When status sprawl hits, reporting collapses. You can't build a "completed work" filter when "completed" has 16 spellings. In this process automation gets brittle and integrations break. You end up in a state where nobody is sure which status actually means "ready for deployment."

What to look for: multiple statuses with similar names. Workflows over 20 transitions. Post-functions added years ago that nobody can explain. Workflows with no documentation at all. More Done-category statuses than Resolution values.

Pattern 4: The inactive project problem

This one's the silent killer.

Roughly half the projects I scan haven't had activity in 6+ months. Not archived. Not closed. Just sitting there. Still carrying their permission scheme, workflow scheme, screens, fields, notifications.

Cleanup work compounds because of it. You want to remove a field, you have to check every project it's tied to. Half of those projects are dead, but the tooling doesn't know that, so the cleanup looks 2x bigger than it actually is. So nobody starts.

What to look for: projects with no issue activity in the last 6 months. Projects created for one-time initiatives that wrapped years ago. "Test" and "Sandbox" projects that survived their original purpose.

What I got wrong going in

I assumed workflow sprawl would be the worst problem. It isn't. Field sprawl is worse. It's harder to see, harder to clean up, and it bleeds into screens, search, and reporting in ways workflows don't.

Inactive project bloat surprised me more than anything else. It's invisible until you try to do cleanup work, and then it's the thing blocking every other improvement.

What governance actually needs to address

Most governance conversations focus on approval workflows for new changes, when the real problem is visibility into what's already there.

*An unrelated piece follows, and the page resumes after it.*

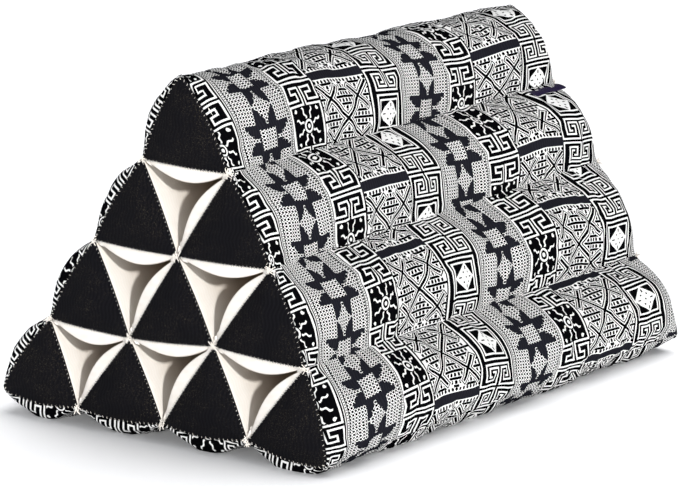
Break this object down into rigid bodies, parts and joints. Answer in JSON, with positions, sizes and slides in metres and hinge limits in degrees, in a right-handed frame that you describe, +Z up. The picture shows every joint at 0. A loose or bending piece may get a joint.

Four things that actually move the needle:

Know your baseline. You can't govern what you can't measure. Most teams genuinely don't have a current-state view of their config.

Define standards before growth. Decide what a permission scheme should look like. Decide when a new field is warranted versus reusing an existing one. Establish status naming conventions. Make those calls once and apply them consistently.

Track drift, not just change events. Config doesn't change in discrete tickets. It drifts. Fields appear. Schemes multiply. Projects go dormant. Governance has to catch drift continuously, not at audit time.

Bake cleanup into the process. Most instances have months of cleanup work sitting there right now. The debt already exists. Governance has to include scheduled cleanup, not just change control.

The hard part

The hardest governance question isn't "should we approve this change?" It's "what still depends on this thing before we delete it?"

Want to remove a field? Check every screen, every workflow, every automation rule, every dashboard, every filter. Want to delete a group? Check permission schemes, project roles, issue security, notifications.

That dependency mapping takes hours manually. So most teams either skip it and hope, or never get around to the cleanup at all. The debt stays.

So, where's your line?

Every instance has some drift. The question is when it crosses from acceptable to expensive.

When did you decide your instance had crossed it? What was the moment?

Happy to share more specific data if a particular pattern is useful to dig into.